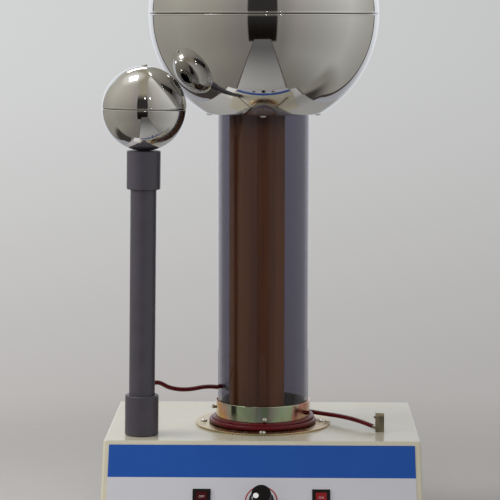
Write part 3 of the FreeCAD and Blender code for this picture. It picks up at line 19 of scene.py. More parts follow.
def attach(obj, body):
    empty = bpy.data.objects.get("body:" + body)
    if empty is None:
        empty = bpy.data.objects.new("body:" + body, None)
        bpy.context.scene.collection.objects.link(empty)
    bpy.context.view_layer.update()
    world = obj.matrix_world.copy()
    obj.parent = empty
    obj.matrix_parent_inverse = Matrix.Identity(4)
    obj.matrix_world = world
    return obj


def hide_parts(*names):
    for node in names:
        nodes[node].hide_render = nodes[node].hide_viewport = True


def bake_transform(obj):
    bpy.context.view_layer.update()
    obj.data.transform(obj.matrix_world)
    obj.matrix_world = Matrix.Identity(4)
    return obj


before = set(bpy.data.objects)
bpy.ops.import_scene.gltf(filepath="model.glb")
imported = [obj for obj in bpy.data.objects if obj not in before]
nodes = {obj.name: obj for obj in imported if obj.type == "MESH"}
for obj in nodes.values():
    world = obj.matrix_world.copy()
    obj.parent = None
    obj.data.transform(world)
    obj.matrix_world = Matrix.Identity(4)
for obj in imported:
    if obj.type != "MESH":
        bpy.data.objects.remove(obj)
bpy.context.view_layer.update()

# %% [markdown]
# ## Small tools first
# Sizes on the drawing are millimetres and Blender's are metres, so one function turns them.
# Paint charts give colours as 0 to 255 in the screen's own curve, and shaders take linear light,
# so a second function turns those. Written once, they keep every later cell short.

# %% Units and colours
def mm(*values):
    """Millimetres to metres, for one number or a point."""
    return values[0] / 1000 if len(values) == 1 else Vector(values) / 1000


def chart(red, green, blue, share=1.0):
    """A chart colour from 0 to 255 as linear light, with its alpha; share darkens or lifts it."""
    def linear(level):
        level = level / 255
        return level / 12.92 if level <= 0.04045 else ((level + 0.055) / 1.055) ** 2.4
    return tuple(linear(level) * share for level in (red, green, blue)) + (1.0,)


print("a mid grey of 128 is", round(chart(128, 128, 128)[0], 3), "of white in linear light")

# %% [markdown]
# What stands on the lid takes its place from the lid's height and from how far back the column is.
# The wand has its own axis, which leans to the right by less than a degree.

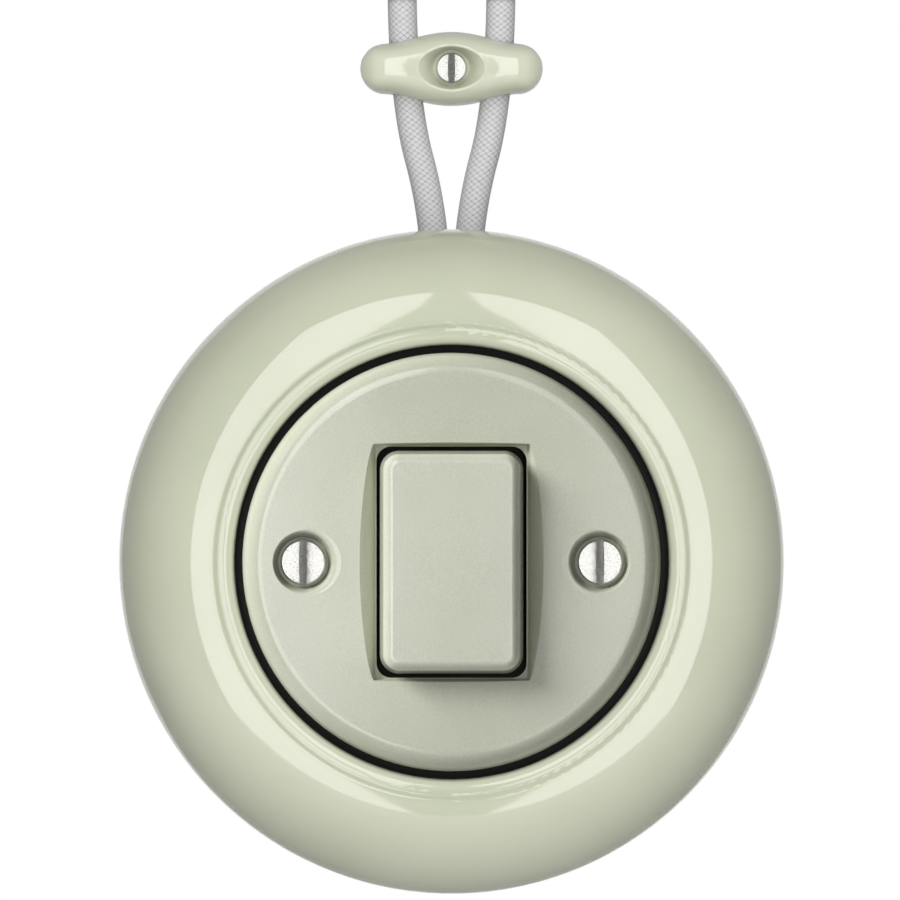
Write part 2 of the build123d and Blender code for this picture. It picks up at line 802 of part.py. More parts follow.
------------------------
TASK DETAILS => Copy out each line of the data containing the string "context".

SOLUTION TO THIS EXERCISE =>
        bpy.context.scene.collection.objects.link(empty)
    bpy.context.view_layer.update()
    bpy.context.view_layer.update()
bpy.context.view_layer.update()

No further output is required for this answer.